7. On a careful perusal of the order of the Tribunal, we feel that the Tribunal has not kept in mind the guidelines given by the statutory provisions, particularly clauses (a) to (c) of the second proviso to Section 36(1) (ii) of the Act as explained by this court in P. Alikunju s case (supra),CIT v. P. Balakrishna Pillai (supra) and CIT v. Kumar Industries (supra). Therefore, we feel that the Tribunal should consider the question afresh on the materials and evidence before it and in the light of the observations in the decision in P. Alikunju's case (supra) and the decisions in P. Balakrishna Pillai (supra) and Kumar Industries' case (supra).

8. We make it clear that we are of the opinion that the bonus paid in the circumstances of the case requires to be examined to ascertain whether it will stand the test specified in the second proviso to Section 36(l)(ii) of the Act.

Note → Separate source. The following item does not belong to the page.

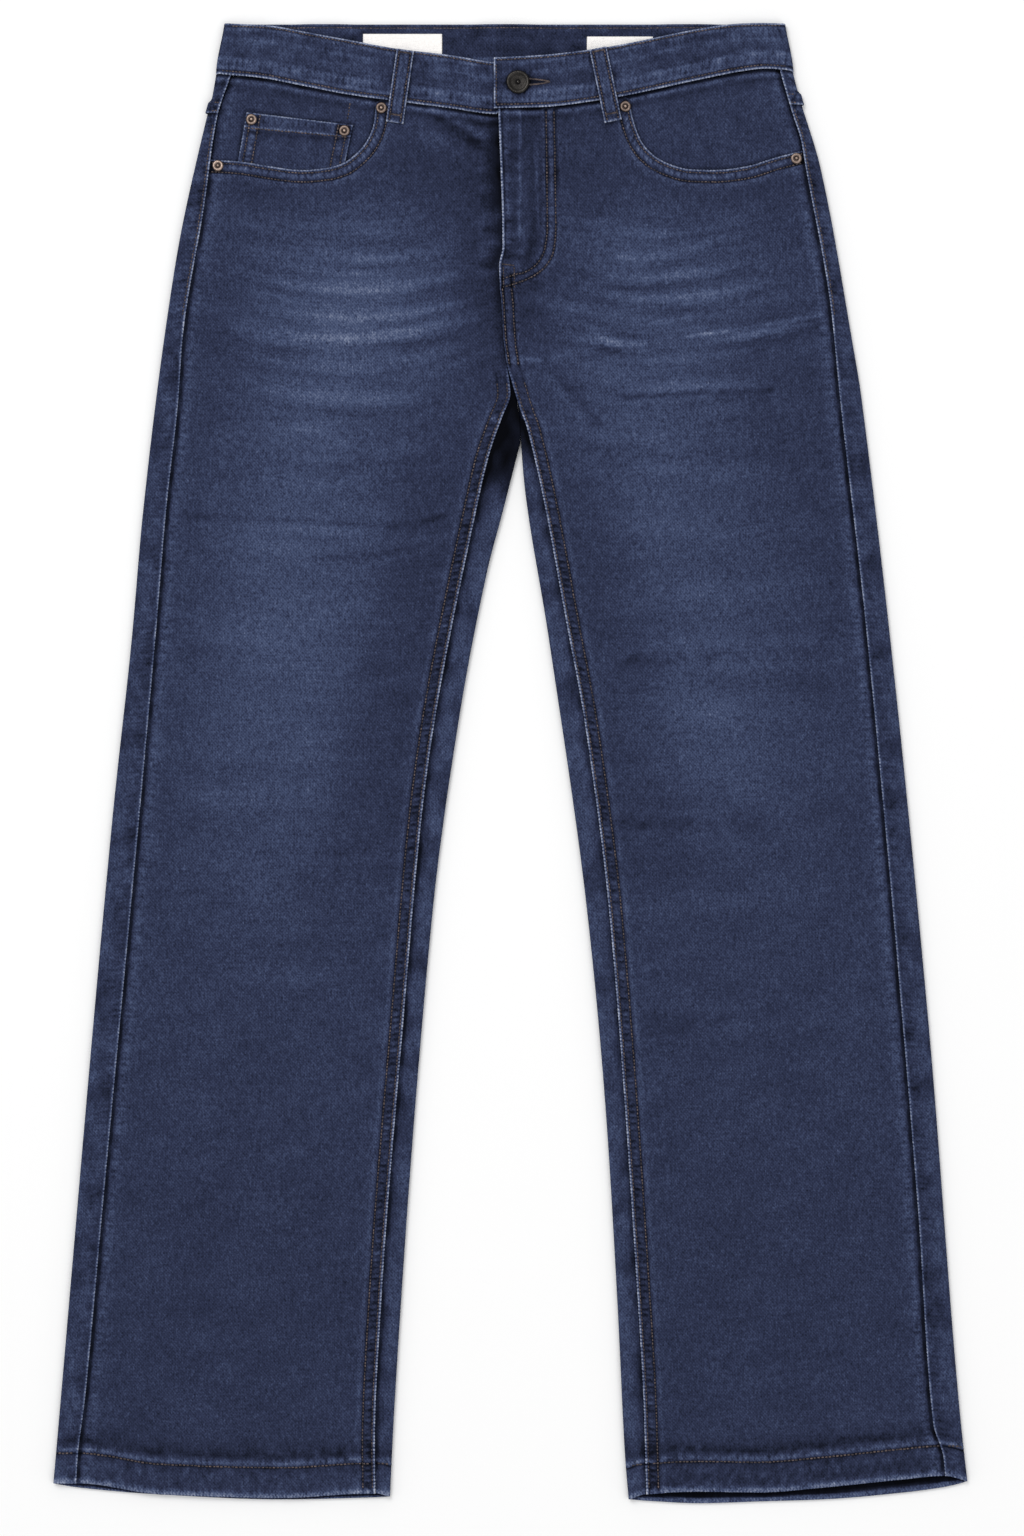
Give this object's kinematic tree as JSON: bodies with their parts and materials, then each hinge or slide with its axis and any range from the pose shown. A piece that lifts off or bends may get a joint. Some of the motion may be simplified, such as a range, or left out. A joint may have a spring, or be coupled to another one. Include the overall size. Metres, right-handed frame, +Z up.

Since we have taken the above view, we decline to answer the question. However, we direct the Tribunal to consider the matter afresh in the light of the decisions of this Court in P. Alikunju's case (supra) P. Balakrishna Pillai's case (supra) and Kumar Industries' case (supra).

9. A copy of this judgment under the seal of the High Court and the signature of the Registrar shall be forwarded to the Income-tax Appellate Tribunal, Cochin Bench, forthwith.